Refiled in 2022 as AB 2097, the bill was passed by both houses by August 30, 2022, and signed into law by Governor Gavin Newsom on September 22, 2022. Taking effect on January 1, 2023, California became the second state after Oregon to eliminate parking minimums near public transit.

== Impact ==
A 2025 study argued that the law was overly complex and ambiguous, allowing for broad interpretation of the law by local governments ranging from expansive interpretations (including citywide repeal) on one end to uses of loopholes to subvert the law on the other. The study described the law as an example of the differences in ease of state preemption of local governments when applied to land use compared to other applications of preemption.

== Related legislation ==

=== Amendments ===
On September 19, 2024, Newsom signed into law AB 2553, which expanded both the definition of "major transit stop" under the California Environmental Quality Act to service frequency of 20 minutes or less, as well as eligibility for reduced traffic impact fees under the Mitigation Fee Act from "transit station" to "major transit stop". Previously, CEQA defined "major transit stop" as the intersection of two or more major bus routes with service of 15 minutes or less during peak commute periods. By extension, AB 2553 expanded the number of locations prohibited from parking mandates under AB 2097. The law also impacts the definition of "major transit stop" for several other laws, including the California Density Bonus Law, California HOME Act, CEQA, California Housing Accountability Act, the ADU law, the Affordable Housing and High Road Jobs Act, and the Affordable Housing on Faith and Higher Education Lands Act of 2023 (SB 4, sometimes referred to as the "Yes in God's Backyard," or "YIGBY" legislation).
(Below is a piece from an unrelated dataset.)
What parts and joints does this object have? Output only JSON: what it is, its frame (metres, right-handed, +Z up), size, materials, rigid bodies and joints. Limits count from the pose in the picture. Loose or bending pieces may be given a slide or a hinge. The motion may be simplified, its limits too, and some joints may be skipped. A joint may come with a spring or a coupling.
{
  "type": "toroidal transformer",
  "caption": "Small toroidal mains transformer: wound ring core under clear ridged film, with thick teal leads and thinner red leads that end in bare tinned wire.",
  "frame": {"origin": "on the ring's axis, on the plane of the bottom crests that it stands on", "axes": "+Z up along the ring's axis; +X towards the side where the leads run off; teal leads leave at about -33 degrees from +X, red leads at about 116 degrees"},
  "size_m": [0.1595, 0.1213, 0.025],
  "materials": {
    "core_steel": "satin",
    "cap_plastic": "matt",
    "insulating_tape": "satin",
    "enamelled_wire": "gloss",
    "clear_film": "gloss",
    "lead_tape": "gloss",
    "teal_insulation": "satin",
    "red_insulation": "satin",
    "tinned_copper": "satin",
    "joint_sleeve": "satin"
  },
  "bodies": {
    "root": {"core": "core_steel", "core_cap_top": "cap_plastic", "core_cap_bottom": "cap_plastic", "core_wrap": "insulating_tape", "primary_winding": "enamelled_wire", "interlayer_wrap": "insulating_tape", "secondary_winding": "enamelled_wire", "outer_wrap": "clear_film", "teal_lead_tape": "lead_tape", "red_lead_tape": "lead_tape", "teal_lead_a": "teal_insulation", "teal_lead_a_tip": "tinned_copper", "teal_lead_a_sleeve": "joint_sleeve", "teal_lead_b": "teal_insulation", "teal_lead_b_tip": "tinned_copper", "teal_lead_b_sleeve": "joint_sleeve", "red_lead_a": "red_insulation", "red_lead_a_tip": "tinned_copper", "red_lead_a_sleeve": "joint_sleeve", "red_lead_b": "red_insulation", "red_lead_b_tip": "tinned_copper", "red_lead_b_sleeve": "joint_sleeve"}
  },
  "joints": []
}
In addition, it indirectly affects the definition of a "transit priority area" (TPA) as "an area within one-half mile of a major transit stop that is existing or planned" as per SB 743 (2013).
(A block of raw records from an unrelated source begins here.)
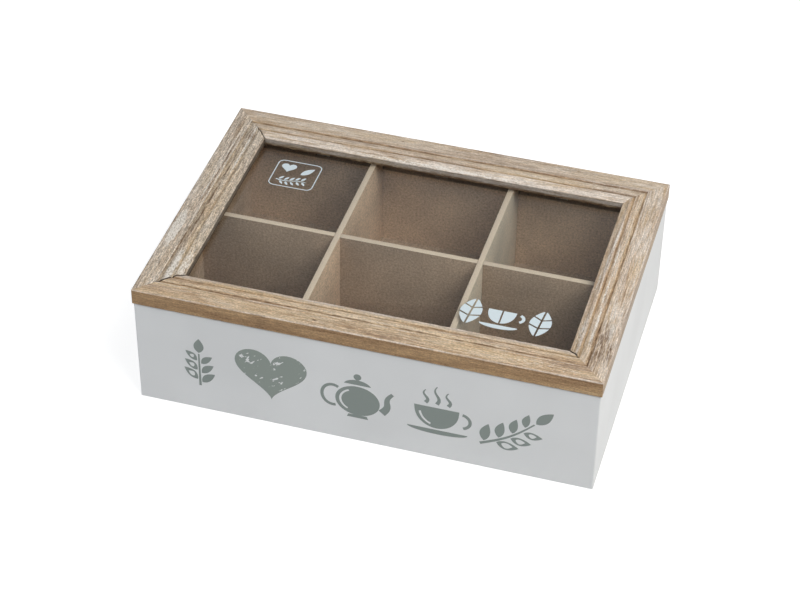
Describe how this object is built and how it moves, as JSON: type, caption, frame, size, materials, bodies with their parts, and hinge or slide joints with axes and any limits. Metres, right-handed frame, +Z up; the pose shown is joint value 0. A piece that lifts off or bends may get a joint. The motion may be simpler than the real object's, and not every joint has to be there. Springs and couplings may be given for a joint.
{
  "type": "tea bag organizer box",
  "caption": "Flat painted wooden box divided into compartments for tea bags, with a hinged lid whose mitred wooden moulding frames a glass pane.",
  "frame": {"origin": "on the table under the middle of the closed lid, in the box's flat underside", "axes": "+X along the long side to the right as seen from the front, +Y from the front to the hinged back, +Z up"},
  "size_m": [0.24, 0.1683, 0.0712],
  "materials": {
    "painted_board": "satin white paint on fibreboard, brown inside",
    "bare_board": "bare brown fibreboard",
    "washed_wood": "whitewashed and rubbed bare in places",
    "clear_glass": "clear float glass",
    "hinge_brass": "pressed, lightly worn",
    "screw_brass": "turned",
    "steel": "plain drawn steel"
  },
  "bodies": {
    "box": {"front_wall": "painted_board", "back_wall": "painted_board", "left_wall": "painted_board", "right_wall": "painted_board", "bottom_panel": "bare_board", "long_divider": "bare_board", "left_cross_divider": "bare_board", "right_cross_divider": "bare_board", "wall_brads": "steel", "bottom_brads": "steel", "left_hinge_lower_leaf": "hinge_brass", "right_hinge_lower_leaf": "hinge_brass", "left_hinge_pin": "hinge_brass", "right_hinge_pin": "hinge_brass", "lower_hinge_screws": "screw_brass"},
    "lid": {"lid_front_rail": "washed_wood", "lid_back_rail": "washed_wood", "lid_left_stile": "washed_wood", "lid_right_stile": "washed_wood", "glass_pane": "clear_glass", "glazing_points": "steel", "mitre_nails": "steel", "left_hinge_upper_leaf": "hinge_brass", "right_hinge_upper_leaf": "hinge_brass", "upper_hinge_screws": "screw_brass"}
  },
  "joints": [
    {"name": "lid_hinge", "type": "hinge", "parent": "box", "child": "lid", "pos_m": [0, 0.0842, 0.06215], "axis": [-1, 0, 0], "range_deg": [0, 180]}
  ]
}
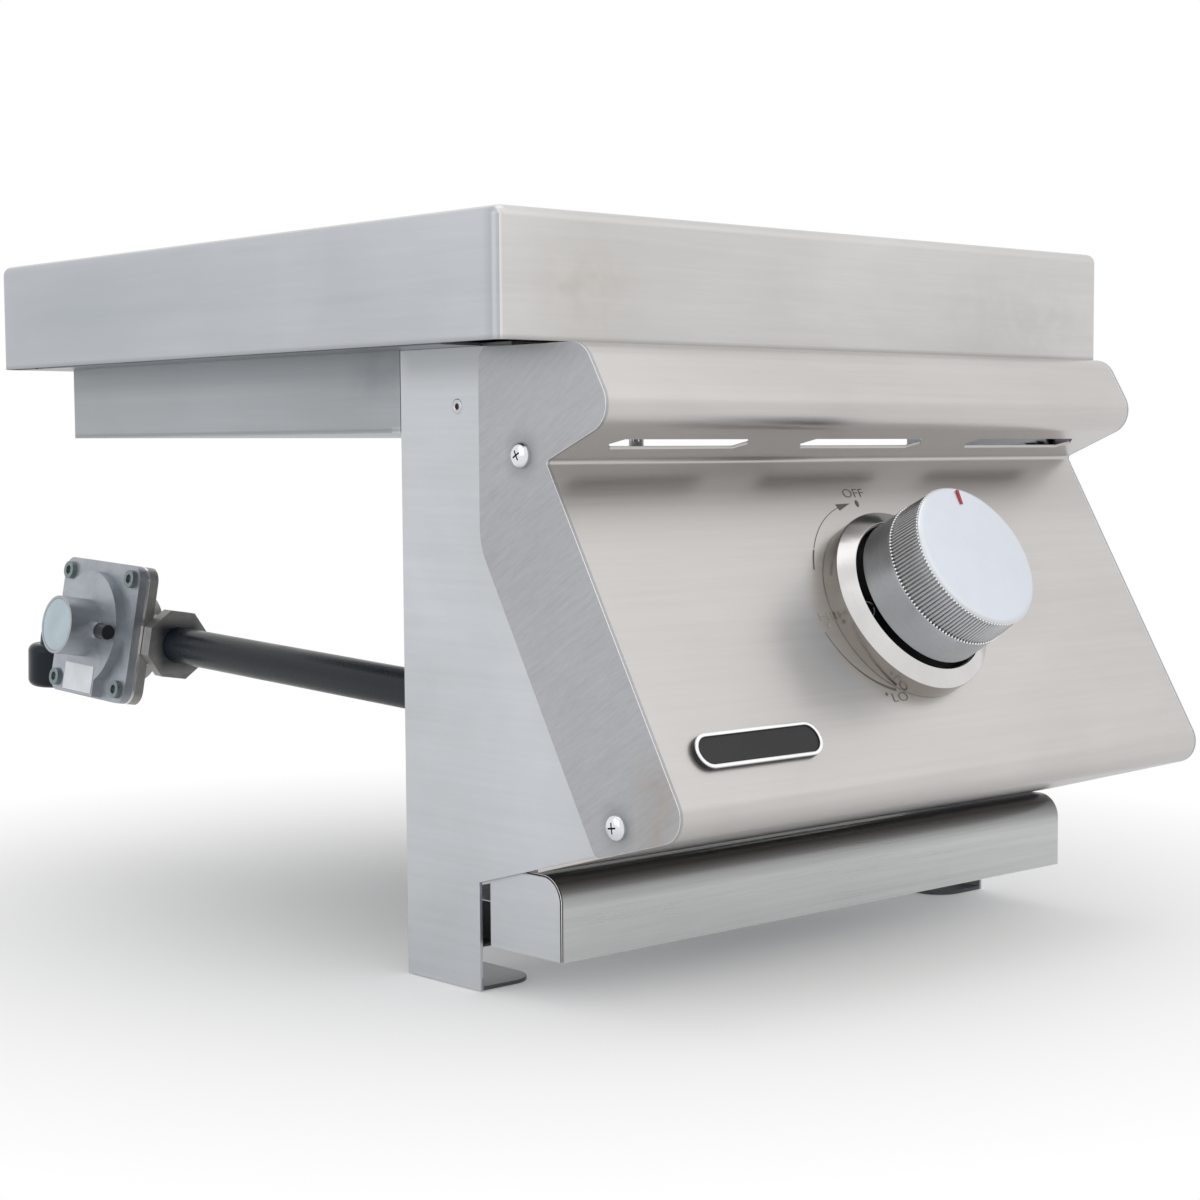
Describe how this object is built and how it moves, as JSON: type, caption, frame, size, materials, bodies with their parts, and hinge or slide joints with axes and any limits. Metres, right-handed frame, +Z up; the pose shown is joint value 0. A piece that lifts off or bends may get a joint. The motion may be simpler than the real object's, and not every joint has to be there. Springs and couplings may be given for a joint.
{
  "type": "built in side burner",
  "caption": "Drop-in gas side burner with a flat lift-off lid, a sloped front panel with a control knob, side legs, a drip tray and a rear gas regulator.",
  "frame": {"origin": "on the burner's axis, level with the tongue of the pan, 3 mm below the worktop plane on which the counter flange rests", "axes": "+Z up, -Y towards the front panel, +X to the right seen from the front"},
  "size_m": [0.343, 0.5478, 0.2866],
  "materials": {
    "steel": "warm grey brushed stainless steel",
    "steel_shade": "satin stainless steel",
    "zinc": "zinc plated steel",
    "screw_steel": "bright steel",
    "chrome": "polished chrome",
    "badge": "dark charcoal",
    "cast_alloy": "cast aluminium alloy",
    "black_pipe": "black painted steel pipe",
    "brass": "machined brass",
    "rubber": "black rubber",
    "knob_metal": "satin plated metal",
    "knob_grip": "knurled satin metal",
    "knob_face": "bluish satin metal",
    "pointer": "red line",
    "vent": "black plastic",
    "cap_disc": "pale blue grey plastic",
    "label": "blank white label",
    "cast_iron": "black enamelled cast iron",
    "grate": "stainless rod",
    "ceramic": "white glazed ceramic",
    "piezo": "black plastic",
    "diaphragm": "light metal rim of the diaphragm"
  },
  "bodies": {
    "frame": {"badge_plate": "badge", "badge_rim": "chrome", "bezel_screws": "screw_steel", "bonnet_screws": "screw_steel", "bracket_rivets": "screw_steel", "burner_base": "cast_alloy", "burner_pan": "steel_shade", "burner_ring": "brass", "burner_screws": "screw_steel", "control_panel": "steel", "cross_rail": "zinc", "electrode_clip": "zinc", "electrode_tip": "screw_steel", "gas_pipe": "black_pipe", "igniter_electrode": "ceramic", "inlet_elbow": "black_pipe", "knob_bezel": "chrome", "lid_bumpers": "rubber", "orifice": "brass", "panel_end_cap_left": "steel_shade", "panel_end_cap_right": "steel_shade", "panel_screw_inserts": "zinc", "panel_screws": "screw_steel", "piezo_igniter": "piezo", "pipe_end_plug": "black_pipe", "pipe_strap": "zinc", "regulator_body": "cast_alloy", "regulator_cap": "cap_disc", "regulator_cover": "cast_alloy", "regulator_diaphragm": "diaphragm", "regulator_label": "label", "regulator_screws": "screw_steel", "regulator_spring": "screw_steel", "side_bracket_left": "steel_shade", "side_bracket_right": "steel_shade", "strap_screws": "screw_steel", "tray_rail_left": "zinc", "tray_rail_right": "zinc", "valve_body": "brass", "valve_bonnet": "zinc", "vent_plug": "vent", "venturi_tube": "zinc"},
    "lid": {"lid": "steel"},
    "grate": {"grate_frame": "grate", "grate_bars": "grate"},
    "burner_cap": {"burner_cap": "cast_iron"},
    "valve_plug": {"valve_plug": "brass", "stem_spring": "screw_steel"},
    "knob": {"knob_body": "knob_metal", "knob_insert": "zinc", "knob_grip": "knob_grip", "knob_face": "knob_face", "knob_pointer": "pointer", "valve_stem": "zinc"},
    "tray": {"drip_tray": "steel_shade", "tray_front": "steel"},
    "shutter": {"air_shutter": "zinc"}
  },
  "joints": [
    {"name": "lid_lift", "type": "slide", "parent": "frame", "child": "lid", "axis": [0, 0, 1], "range_m": [0, 0.12]},
    {"name": "grate_lift", "type": "slide", "parent": "frame", "child": "grate", "axis": [0, 0, 1], "range_m": [0, 0.012]},
    {"name": "burner_cap_lift", "type": "slide", "parent": "frame", "child": "burner_cap", "axis": [0, 0, 1], "range_m": [0, 0.005]},
    {"name": "knob_turn", "type": "hinge", "parent": "frame", "child": "valve_plug", "pos_m": [0, -0.2125, -0.09712], "axis": [0, -0.866, 0.5], "range_deg": [0, 155]},
    {"name": "knob_press", "type": "slide", "parent": "valve_plug", "child": "knob", "axis": [0, 0.866, -0.5], "range_m": [0, 0.003], "stiffness_N_per_m": 1000, "springref_m": -0.003, "deforming": ["stem_spring"]},
    {"name": "tray_slide", "type": "slide", "parent": "frame", "child": "tray", "axis": [0, -1, 0], "range_m": [0, 0.055]},
    {"name": "air_shutter_turn", "type": "hinge", "parent": "frame", "child": "shutter", "pos_m": [0, -0.126, -0.112], "axis": [0, 1, 0], "range_deg": [0, 60]}
  ]
}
On September 22, 2024, Newsom signed AB 2712, also drafted by Friedman, into law, prohibiting the city of Los Angeles from issuing preferential parking permits to residents of new developments which are exempt from parking mandates under AB 2097 unless the city provides a written application for hardship.

=== Other parking reform legislation ===

- SB 35 (2017), SB 6 (2022): prohibits local governments from levying parking mandates upon SB 35 projects within a half-mile of either public transit, within an architecturally and historically significant historic district, within one block of a car share vehicle, or when on-street parking permits are required but not offered to the occupants of the development.
- AB 2011 (2022): prohibits most parking mandates, but does not preclude parking mandates for new multifamily residential or nonresidential development to provide bicycle parking, electric vehicle supply equipment installed parking spaces, or parking spaces that are accessible to persons with disabilities.
- California HOME Act (SB 9, 2021), SB 4 (2023): prohibit local governments from levying parking mandates upon SB 9 and SB 4 projects within a half-mile of either a high-quality transit corridor or a major transit stop, or within one block of a car share vehicle.
- AB 1308 (2023): prohibits local governments from increasing the minimum parking requirement that applies to a single-family residence as a condition of approval of a project to remodel, renovate, or add to a single-family residence, except in specified circumstances;
- AB 1317 (2023): requires the owner of qualifying residential property, as defined, that provides parking with the qualifying residential property to unbundle parking from the price of rent;
- AB 894 (2023): requires that public agencies allow underutilized parking spaces to be shared with other land uses and the public, and to count shared parking toward meeting parking requirements in specified circumstances.

== Compliance by cities ==
Several California cities have passed legislation to repeal parking mandates beyond the scope of AB 2097 and its amendments, both before and after AB 2097's passage:

=== San Francisco Bay Area ===
- San Francisco repealed parking mandates citywide (except for mortuaries) on December 18, 2018.
- Emeryville repealed parking mandates and instituted parking maximums in 2019.
- Berkeley, in January 2021, repealed parking mandates for all residential uses except for two hillside neighborhoods which have narrow streets.
- Alameda repealed parking minimums in November 2021.
- San Jose repealed parking mandates for all new housing developments in December 2022.
- Mountain View's City Council voted on November 12, 2024 to repeal parking mandates for housing developments in certain other areas slated for housing growth, as well as residential areas of mixed-use developments.

=== Elsewhere ===
- Sacramento repealed its remaining parking mandates citywide in January 2021.
- San Diego removed parking mandates for businesses in transit-priority areas and commercial neighborhoods in November 2021. A previous reform to parking in 2019, which stopped requiring parking for any housing near transit, density bonus projects and non-density bonus projects alike, was credited with a fivefold increase in the total number of homes permitted through San Diego's density bonus program.
- Culver City passed an ordinance abolishing parking mandates citywide in October 2022.

=== Proposed ===

- In June 2025, Los Angeles City Councilmembers Bob Blumenfield and Nithya Raman introduced a motion directing the Department of City Planning to study removing parking mandates citywide.
- On May 5, 2025, West Hollywood city council directed staff to prepare a Zone Text Amendment to eliminate parking mandates citywide. This will potentially be completed within 6 to 9 months.